- Objective
Give back the whole listing exactly as shown.

- Data provided
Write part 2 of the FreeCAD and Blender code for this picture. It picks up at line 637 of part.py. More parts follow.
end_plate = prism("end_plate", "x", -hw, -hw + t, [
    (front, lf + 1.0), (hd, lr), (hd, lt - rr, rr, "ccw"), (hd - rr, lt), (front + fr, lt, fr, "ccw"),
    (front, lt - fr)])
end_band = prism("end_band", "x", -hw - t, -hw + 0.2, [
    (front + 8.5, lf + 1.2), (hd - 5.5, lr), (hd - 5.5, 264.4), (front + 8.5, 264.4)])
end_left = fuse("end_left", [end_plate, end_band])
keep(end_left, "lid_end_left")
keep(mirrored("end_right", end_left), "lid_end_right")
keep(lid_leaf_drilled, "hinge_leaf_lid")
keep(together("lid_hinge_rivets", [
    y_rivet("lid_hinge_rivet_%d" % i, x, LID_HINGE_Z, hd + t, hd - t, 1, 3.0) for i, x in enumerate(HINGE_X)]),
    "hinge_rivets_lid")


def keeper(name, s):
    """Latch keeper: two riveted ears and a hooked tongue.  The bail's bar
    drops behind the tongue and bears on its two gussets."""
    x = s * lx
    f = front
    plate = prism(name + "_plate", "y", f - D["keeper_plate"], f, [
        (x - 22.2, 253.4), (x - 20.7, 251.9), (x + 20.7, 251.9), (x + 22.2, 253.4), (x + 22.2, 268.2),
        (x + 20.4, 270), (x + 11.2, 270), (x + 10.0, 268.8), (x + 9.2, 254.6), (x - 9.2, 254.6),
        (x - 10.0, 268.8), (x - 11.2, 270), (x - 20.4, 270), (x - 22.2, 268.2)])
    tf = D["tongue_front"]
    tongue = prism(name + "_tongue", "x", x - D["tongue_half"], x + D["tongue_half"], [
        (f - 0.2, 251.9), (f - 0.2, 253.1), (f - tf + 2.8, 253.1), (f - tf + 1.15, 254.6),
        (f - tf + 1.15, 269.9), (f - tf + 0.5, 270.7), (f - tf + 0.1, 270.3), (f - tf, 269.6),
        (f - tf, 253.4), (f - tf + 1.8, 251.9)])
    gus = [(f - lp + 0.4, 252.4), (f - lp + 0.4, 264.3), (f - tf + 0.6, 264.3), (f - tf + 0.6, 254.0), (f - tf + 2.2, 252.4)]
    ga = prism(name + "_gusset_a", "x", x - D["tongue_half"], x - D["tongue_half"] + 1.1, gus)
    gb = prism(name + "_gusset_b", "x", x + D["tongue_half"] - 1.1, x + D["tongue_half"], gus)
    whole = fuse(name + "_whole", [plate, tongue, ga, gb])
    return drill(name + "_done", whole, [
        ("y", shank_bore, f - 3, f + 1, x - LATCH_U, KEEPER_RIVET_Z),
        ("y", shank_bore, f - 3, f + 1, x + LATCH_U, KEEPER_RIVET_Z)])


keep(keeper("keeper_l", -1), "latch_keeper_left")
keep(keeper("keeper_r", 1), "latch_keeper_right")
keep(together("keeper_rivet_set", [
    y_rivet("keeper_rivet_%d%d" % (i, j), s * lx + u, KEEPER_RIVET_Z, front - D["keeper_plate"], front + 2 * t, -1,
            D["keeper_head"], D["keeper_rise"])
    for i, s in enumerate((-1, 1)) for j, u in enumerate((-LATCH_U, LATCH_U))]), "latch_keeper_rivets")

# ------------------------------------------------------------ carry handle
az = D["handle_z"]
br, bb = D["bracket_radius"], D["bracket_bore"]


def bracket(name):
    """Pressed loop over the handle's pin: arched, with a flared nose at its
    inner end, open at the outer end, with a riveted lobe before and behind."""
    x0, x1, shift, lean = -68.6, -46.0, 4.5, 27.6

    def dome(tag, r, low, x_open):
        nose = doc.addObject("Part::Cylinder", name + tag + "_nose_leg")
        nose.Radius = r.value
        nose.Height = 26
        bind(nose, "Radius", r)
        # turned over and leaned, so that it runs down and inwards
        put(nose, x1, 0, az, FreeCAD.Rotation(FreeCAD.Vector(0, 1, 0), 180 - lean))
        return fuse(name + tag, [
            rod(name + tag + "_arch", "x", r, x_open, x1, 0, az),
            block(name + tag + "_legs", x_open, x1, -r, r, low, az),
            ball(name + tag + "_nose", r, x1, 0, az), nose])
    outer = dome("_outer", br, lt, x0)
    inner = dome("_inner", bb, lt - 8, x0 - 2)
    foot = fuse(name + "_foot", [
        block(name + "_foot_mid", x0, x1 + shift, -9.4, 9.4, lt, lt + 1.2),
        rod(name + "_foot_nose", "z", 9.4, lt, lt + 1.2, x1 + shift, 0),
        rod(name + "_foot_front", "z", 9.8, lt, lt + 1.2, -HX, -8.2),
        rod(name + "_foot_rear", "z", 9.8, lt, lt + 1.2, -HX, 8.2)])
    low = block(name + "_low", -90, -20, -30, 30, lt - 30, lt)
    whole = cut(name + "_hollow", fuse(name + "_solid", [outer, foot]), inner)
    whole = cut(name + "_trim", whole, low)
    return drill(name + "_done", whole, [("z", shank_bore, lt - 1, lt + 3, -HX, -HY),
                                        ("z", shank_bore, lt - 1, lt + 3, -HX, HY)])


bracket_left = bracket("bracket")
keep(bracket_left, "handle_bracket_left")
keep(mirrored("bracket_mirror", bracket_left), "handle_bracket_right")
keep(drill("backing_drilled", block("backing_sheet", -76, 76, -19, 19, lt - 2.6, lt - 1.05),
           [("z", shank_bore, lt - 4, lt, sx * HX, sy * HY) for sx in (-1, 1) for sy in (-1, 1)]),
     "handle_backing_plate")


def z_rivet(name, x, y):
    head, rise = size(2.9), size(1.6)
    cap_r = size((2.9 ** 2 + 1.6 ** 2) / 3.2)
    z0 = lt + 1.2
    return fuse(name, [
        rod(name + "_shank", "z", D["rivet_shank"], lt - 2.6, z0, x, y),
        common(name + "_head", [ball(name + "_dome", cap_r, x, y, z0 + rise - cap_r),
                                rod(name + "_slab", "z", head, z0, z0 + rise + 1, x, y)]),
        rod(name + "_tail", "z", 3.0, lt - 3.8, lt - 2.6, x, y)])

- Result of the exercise
Write part 2 of the FreeCAD and Blender code for this picture. It picks up at line 637 of part.py. More parts follow.
end_plate = prism("end_plate", "x", -hw, -hw + t, [
    (front, lf + 1.0), (hd, lr), (hd, lt - rr, rr, "ccw"), (hd - rr, lt), (front + fr, lt, fr, "ccw"),
    (front, lt - fr)])
end_band = prism("end_band", "x", -hw - t, -hw + 0.2, [
    (front + 8.5, lf + 1.2), (hd - 5.5, lr), (hd - 5.5, 264.4), (front + 8.5, 264.4)])
end_left = fuse("end_left", [end_plate, end_band])
keep(end_left, "lid_end_left")
keep(mirrored("end_right", end_left), "lid_end_right")
keep(lid_leaf_drilled, "hinge_leaf_lid")
keep(together("lid_hinge_rivets", [
    y_rivet("lid_hinge_rivet_%d" % i, x, LID_HINGE_Z, hd + t, hd - t, 1, 3.0) for i, x in enumerate(HINGE_X)]),
    "hinge_rivets_lid")


def keeper(name, s):
    """Latch keeper: two riveted ears and a hooked tongue.  The bail's bar
    drops behind the tongue and bears on its two gussets."""
    x = s * lx
    f = front
    plate = prism(name + "_plate", "y", f - D["keeper_plate"], f, [
        (x - 22.2, 253.4), (x - 20.7, 251.9), (x + 20.7, 251.9), (x + 22.2, 253.4), (x + 22.2, 268.2),
        (x + 20.4, 270), (x + 11.2, 270), (x + 10.0, 268.8), (x + 9.2, 254.6), (x - 9.2, 254.6),
        (x - 10.0, 268.8), (x - 11.2, 270), (x - 20.4, 270), (x - 22.2, 268.2)])
    tf = D["tongue_front"]
    tongue = prism(name + "_tongue", "x", x - D["tongue_half"], x + D["tongue_half"], [
        (f - 0.2, 251.9), (f - 0.2, 253.1), (f - tf + 2.8, 253.1), (f - tf + 1.15, 254.6),
        (f - tf + 1.15, 269.9), (f - tf + 0.5, 270.7), (f - tf + 0.1, 270.3), (f - tf, 269.6),
        (f - tf, 253.4), (f - tf + 1.8, 251.9)])
    gus = [(f - lp + 0.4, 252.4), (f - lp + 0.4, 264.3), (f - tf + 0.6, 264.3), (f - tf + 0.6, 254.0), (f - tf + 2.2, 252.4)]
    ga = prism(name + "_gusset_a", "x", x - D["tongue_half"], x - D["tongue_half"] + 1.1, gus)
    gb = prism(name + "_gusset_b", "x", x + D["tongue_half"] - 1.1, x + D["tongue_half"], gus)
    whole = fuse(name + "_whole", [plate, tongue, ga, gb])
    return drill(name + "_done", whole, [
        ("y", shank_bore, f - 3, f + 1, x - LATCH_U, KEEPER_RIVET_Z),
        ("y", shank_bore, f - 3, f + 1, x + LATCH_U, KEEPER_RIVET_Z)])


keep(keeper("keeper_l", -1), "latch_keeper_left")
keep(keeper("keeper_r", 1), "latch_keeper_right")
keep(together("keeper_rivet_set", [
    y_rivet("keeper_rivet_%d%d" % (i, j), s * lx + u, KEEPER_RIVET_Z, front - D["keeper_plate"], front + 2 * t, -1,
            D["keeper_head"], D["keeper_rise"])
    for i, s in enumerate((-1, 1)) for j, u in enumerate((-LATCH_U, LATCH_U))]), "latch_keeper_rivets")

# ------------------------------------------------------------ carry handle
az = D["handle_z"]
br, bb = D["bracket_radius"], D["bracket_bore"]


def bracket(name):
    """Pressed loop over the handle's pin: arched, with a flared nose at its
    inner end, open at the outer end, with a riveted lobe before and behind."""
    x0, x1, shift, lean = -68.6, -46.0, 4.5, 27.6

    def dome(tag, r, low, x_open):
        nose = doc.addObject("Part::Cylinder", name + tag + "_nose_leg")
        nose.Radius = r.value
        nose.Height = 26
        bind(nose, "Radius", r)
        # turned over and leaned, so that it runs down and inwards
        put(nose, x1, 0, az, FreeCAD.Rotation(FreeCAD.Vector(0, 1, 0), 180 - lean))
        return fuse(name + tag, [
            rod(name + tag + "_arch", "x", r, x_open, x1, 0, az),
            block(name + tag + "_legs", x_open, x1, -r, r, low, az),
            ball(name + tag + "_nose", r, x1, 0, az), nose])
    outer = dome("_outer", br, lt, x0)
    inner = dome("_inner", bb, lt - 8, x0 - 2)
    foot = fuse(name + "_foot", [
        block(name + "_foot_mid", x0, x1 + shift, -9.4, 9.4, lt, lt + 1.2),
        rod(name + "_foot_nose", "z", 9.4, lt, lt + 1.2, x1 + shift, 0),
        rod(name + "_foot_front", "z", 9.8, lt, lt + 1.2, -HX, -8.2),
        rod(name + "_foot_rear", "z", 9.8, lt, lt + 1.2, -HX, 8.2)])
    low = block(name + "_low", -90, -20, -30, 30, lt - 30, lt)
    whole = cut(name + "_hollow", fuse(name + "_solid", [outer, foot]), inner)
    whole = cut(name + "_trim", whole, low)
    return drill(name + "_done", whole, [("z", shank_bore, lt - 1, lt + 3, -HX, -HY),
                                        ("z", shank_bore, lt - 1, lt + 3, -HX, HY)])


bracket_left = bracket("bracket")
keep(bracket_left, "handle_bracket_left")
keep(mirrored("bracket_mirror", bracket_left), "handle_bracket_right")
keep(drill("backing_drilled", block("backing_sheet", -76, 76, -19, 19, lt - 2.6, lt - 1.05),
           [("z", shank_bore, lt - 4, lt, sx * HX, sy * HY) for sx in (-1, 1) for sy in (-1, 1)]),
     "handle_backing_plate")


def z_rivet(name, x, y):
    head, rise = size(2.9), size(1.6)
    cap_r = size((2.9 ** 2 + 1.6 ** 2) / 3.2)
    z0 = lt + 1.2
    return fuse(name, [
        rod(name + "_shank", "z", D["rivet_shank"], lt - 2.6, z0, x, y),
        common(name + "_head", [ball(name + "_dome", cap_r, x, y, z0 + rise - cap_r),
                                rod(name + "_slab", "z", head, z0, z0 + rise + 1, x, y)]),
        rod(name + "_tail", "z", 3.0, lt - 3.8, lt - 2.6, x, y)])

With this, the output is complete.